The Municipal Corporation Building, Thrissur, is the seat of the Thrissur Municipal Corporation and is situated in the middle of Thrissur city, Kerala, India. It was established in 1921, initially operating from a two‑room office in the Government Guest House on Shoranur Road before laying the foundation for a dedicated municipal building on 7 July 1932. The new four‑storey building designed in a restrained British‑colonial style was inaugurated on 29 December 1932 by Diwan J. W. U. Bor and sits prominently beside the Vadakkunnathan Temple.
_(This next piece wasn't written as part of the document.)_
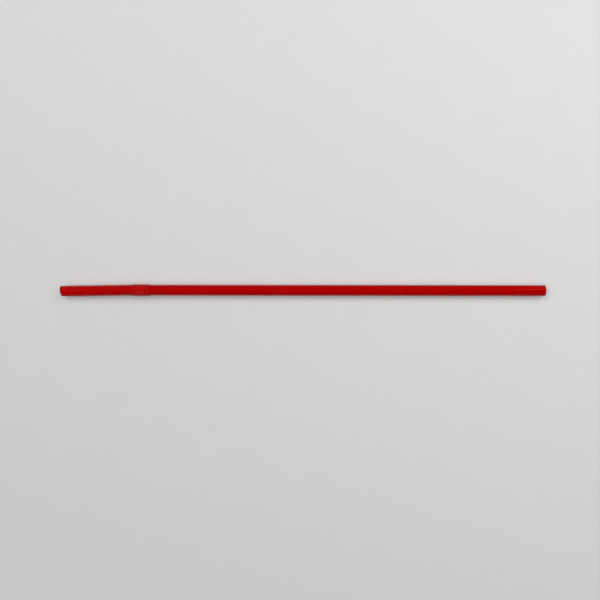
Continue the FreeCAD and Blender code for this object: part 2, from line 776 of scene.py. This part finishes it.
    def lean_stations(self) -> list[float]:
        """Places the small bends of the lean, evenly around the neck.

        Returns:
            Places along X, with the one nearest to the mouth end's rim first.
        """
        stride = 2 * self.lean_reach / (self.lean_steps - 1)
        first = self.route.neck_at - self.lean_reach
        return [first + stride * step for step in range(self.lean_steps)]

    def draw_tube(self, piece: bpy.types.Object, end: End) -> None:
        """Draws the mouth end or the body, from the open ring of the bellows on that side.

        Args:
            piece: The straw's mesh object, in edit mode.
            end: Which tube.
        """
        start = self.foot_at if end is End.MOUTH else self.bellows_end
        bpy.ops.mesh.select_all(action="DESELECT")
        mesh = bmesh.from_edit_mesh(piece.data)
        for edge in mesh.edges:
            if edge.is_boundary and abs(edge.verts[0].co.x - start) < HAIR:
                edge.select_set(True)
        bmesh.update_edit_mesh(piece.data)
        pen = RingPen(start, self.route.middle_radius)
        for at in self.tube_stations(end):
            flare = self.rim_flare if at == self.route.length else 0.0
            pen.stroke(at, self.route.middle_radius + flare)

    def trim_mouth(self) -> None:
        """Cuts the mouth end off at a slant, with one more ring just inside the cut."""
        normal = (math.cos(self.cut_slant), math.sin(self.cut_slant), 0)
        for depth, cut_off in ((self.cut_ring, False), (0.0, True)):
            bpy.ops.mesh.select_all(action="SELECT")
            bpy.ops.mesh.bisect(plane_co=(depth, 0, 0), plane_no=normal, clear_inner=cut_off)
        growth = 1 + self.rim_flare / self.route.middle_radius
        bpy.ops.transform.resize(value=(1, growth, growth), center_override=(0, 0, 0))

    def lean_mouth(self, piece: bpy.types.Object) -> None:
        """Bends the mouth end at the neck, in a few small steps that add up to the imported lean.

        Args:
            piece: The straw's mesh object, in edit mode.
        """
        side, droop = self.route.side_lean / self.lean_steps, self.route.droop / self.lean_steps
        for station in self.lean_stations():
            mesh = bmesh.from_edit_mesh(piece.data)
            for vertex in mesh.verts:
                vertex.select = vertex.co.x < station - HAIR
            mesh.select_flush(True)
            bmesh.update_edit_mesh(piece.data)
            centre = (station, 0, 0)
            bpy.ops.transform.rotate(value=-side, orient_axis="Z", center_override=centre)
            bpy.ops.transform.rotate(value=droop, orient_axis="Y", center_override=centre)

    def thicken(self, piece: bpy.types.Object) -> None:
        """Gives the wall its thickness and takes the sharpness off the cut rims.

        Args:
            piece: The straw's mesh object, in object mode.
        """
        apply_modifier(
            piece,
            "SOLIDIFY",
            thickness=self.route.wall,
            offset=0,
            use_even_offset=True,
            use_quality_normals=True,
        )
        apply_modifier(
            piece,
            "BEVEL",
            width=self.rim_round,
            segments=self.rim_steps,
            limit_method="ANGLE",
            angle_limit=self.rim_angle,
        )
        bpy.ops.object.shade_smooth_by_angle(angle=self.smooth_angle)

    def lay_down(self, piece: bpy.types.Object) -> None:
        """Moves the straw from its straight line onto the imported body's, inside its mesh.

        Args:
            piece: The straw's mesh object, in object mode.
        """
        piece.rotation_euler = (0, self.route.tilt, 0)
        body_way = (self.route.lower_rim - self.route.neck).normalized()
        piece.location = self.route.lower_rim - body_way * self.route.length
        activate(piece)
        bpy.ops.object.transform_apply(location=True, rotation=True, scale=True)


@dataclass(frozen=True)
class PaleTable:
    """A plain pale table top, with painted light that makes it a little lighter towards its far
    right.
    """

    size: float = 4.0
    light_tone: Colour = (0.76, 0.76, 0.76)
    dark_tone: Colour = (0.64, 0.64, 0.64)
    # Painted light: the top's colour gets lighter along X and along Y
    painted_light_rightwards: float = 1.1  # how fast it gets lighter along X, in shares to the metre
    painted_light_away: float = 2.6  # and along Y
    clouds: Grain = Grain((60.0, 60.0, 60.0), 4)
    cloud_contrast: float = 0.2
    roughness: float = 0.85
    gloss: float = 0.2

    def build(self) -> bpy.types.Object:
        """Lays the table top at Z = 0.

        Returns:
            The table top's object.
        """
        deselect_all()
        bpy.ops.mesh.primitive_plane_add(size=self.size, location=(0, 0, 0))
        table = bpy.context.object
        table.name = table.data.name = "table_top"
        return table

    def dress(self, table: bpy.types.Object) -> None:
        """Paints the table top.

        Args:
            table: The table top's object.
        """
        graph = ShaderGraph("pale_table")
        cloud = (graph.noise(self.clouds) - 0.5) * self.cloud_contrast
        # Painted light, lighter towards the far right
        slope = graph.place("X") * self.painted_light_rightwards + graph.place("Y") * self.painted_light_away
        colour = graph.mix(cloud + slope + 0.5, self.dark_tone, self.light_tone)
        graph.set(Base_Color=colour, Roughness=self.roughness, Specular_IOR_Level=self.gloss)
        table.data.materials.append(graph.material)


@dataclass(frozen=True)
class SoftLight:
    """A flat studio light that faces a place of its own."""

    name: str
    place: Place
    target: Place
    size: tuple[float, float]  # along its own X and Y
    power: float

    def build(self) -> bpy.types.Object:
        """Hangs the light.

        Returns:
            The light's object.
        """
        deselect_all()
        bpy.ops.object.light_add(type="AREA", location=self.place)
        light = bpy.context.object
        light.name = light.data.name = self.name
        light.data.shape = "RECTANGLE"
        light.data.size, light.data.size_y = self.size
        light.data.energy = self.power
        way = Vector(self.target) - Vector(self.place)
        light.rotation_euler = way.to_track_quat("-Z", "Y").to_euler()
        return light


OVERHEAD_SOFTBOX = SoftLight(
    name="overhead_softbox",
    place=(-0.43, 1.35, 4.0),
    target=(-0.43, 1.35, 0.0),
    size=(3.5, 6.4),
    power=98.0,
)
KEY_SOFTBOX = SoftLight(
    name="key_softbox",
    place=(-2.4, 1.35, 4.0),
    target=(-2.4, 1.35, 0.0),
    size=(2.6, 6.4),
    power=150.0,
)
WINDOW_SOFTBOX = SoftLight(
    name="window_softbox",
    place=(0.329, 0.282, 0.486),
    target=(0.125, 0.0, 0.0),
    size=(0.072, 0.12),
    power=0.62,
)


@dataclass(frozen=True)
class Studio:
    """A faint light all round, with a wide softbox overhead, one on the left and a small window."""

    tone: Colour = (1.0, 1.0, 1.0)
    sky: float = 0.15
    backdrop: float = 0.62  # what is seen and reflected from behind the table
    lamps: tuple[SoftLight, ...] = (OVERHEAD_SOFTBOX, KEY_SOFTBOX, WINDOW_SOFTBOX)

    def build(self) -> list[bpy.types.Object]:
        """Sets the world's light and hangs the lamps.

        Returns:
            The lamps' objects.
        """
        world = bpy.data.worlds.new("studio")
        world.use_nodes = True
        graph = NodeGraph(world.node_tree)
        rays = graph.node("ShaderNodeLightPath", {}, {}).outputs
        seen = Signal(graph, rays["Is Camera Ray"]) + Signal(graph, rays["Is Glossy Ray"])
        seen = (seen + Signal(graph, rays["Is Transmission Ray"])).within(0, 1)
        background = graph.tree.nodes["Background"]
        graph.feed(background.inputs["Color"], (*self.tone, 1.0))
        graph.feed(background.inputs["Strength"], self.sky + seen * (self.backdrop - self.sky))
        bpy.context.scene.world = world
        return [lamp.build() for lamp in self.lamps]


@dataclass(frozen=True)
class OverheadCamera:
    """A hand-held camera above the straw, looking nearly straight down."""

    place: Place = (0.01164, 0.01179, 0.36615)
    turn_degrees: Turns = (-2.689, 1.86, 0.1)
    lens: float = 39.0
    sensor: float = 36.0
    nearest: float = 10 * MM  # the nearest thing that it sees

    def build(self) -> bpy.types.Object:
        """Places the camera and makes it the scene's own.

        Returns:
            The camera's object.
        """
        deselect_all()
        bpy.ops.object.camera_add(location=self.place)
        camera = bpy.context.object
        camera.name = camera.data.name = "overhead_camera"
        camera.rotation_mode = "YXZ"
        camera.rotation_euler = [math.radians(turn) for turn in self.turn_degrees]
        camera.data.lens = self.lens
        camera.data.sensor_width = self.sensor
        camera.data.clip_start = self.nearest
        bpy.context.scene.camera = camera
        return camera


def main() -> None:
    """Builds the camera, the table, the lights and the straw, and reports each of them."""
    logging.basicConfig(level=logging.INFO, format="%(name)s: %(message)s")
    bpy.context.scene.view_settings.view_transform = "Standard"

    camera = OverheadCamera().build()
    log.info("%s: a %g mm lens", camera.name, camera.data.lens)

    table_maker = PaleTable()
    table = table_maker.build()
    table_maker.dress(table)
    log.info("%s: %g m wide", table.name, table_maker.size)

    for lamp in Studio().build():
        log.info("%s: %g W", lamp.name, lamp.data.energy)

    straw = FlexibleStraw(Route.from_record(frame["record"]))
    piece = straw.build()
    straw.dress(piece)
    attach(piece, "root")
    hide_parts("straw")
    log.info("%s: %d faces", piece.name, len(piece.data.polygons))


if __name__ == "__main__":
    main()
Its symmetrical plaster facade features regularly spaced sash windows, modest pilasters, and a continuous cornice, while a distinctive central clock tower houses a Westminster Quarters chiming clock imported from Madras.

==History ==
Thrissur Municipality came into existence in 1921 and the first council was elected near the Paramekkavu Bagavathi Temple pond. In the same year, municipal council decided to shift its office to a two room in the Government Guest house in Shoranur Road. In 1932, 7 July, Dewan C.G. Herbert laid the foundation stone for the new municipal building near the Vadakkunnathan Temple. On 29 December, then Dewan of Kochi, J.W.U. Bor inaugurated the new municipal building. The building was designed in the British architecture style. The main attraction of the building was Westminster Quarters chiming clock. This was installed by P.OOR Sons in Madras. The clock has a mechanical key system which has to be keyed every day. The clock was made from copper. It was M.R. Menon, then the Chairman of municipality who brought the clock from Madras.

== Architecture ==
The Thrissur Municipal Corporation Building, completed in 1932, is a four‑storey British‑colonial style edifice raised on Municipal Office Road beside Vadakkunnathan Temple. Its symmetrical plaster‑finished facade is articulated by evenly spaced rectangular fenestration across each level, unified by a continuous cornice line and modest pilasters framing the windows.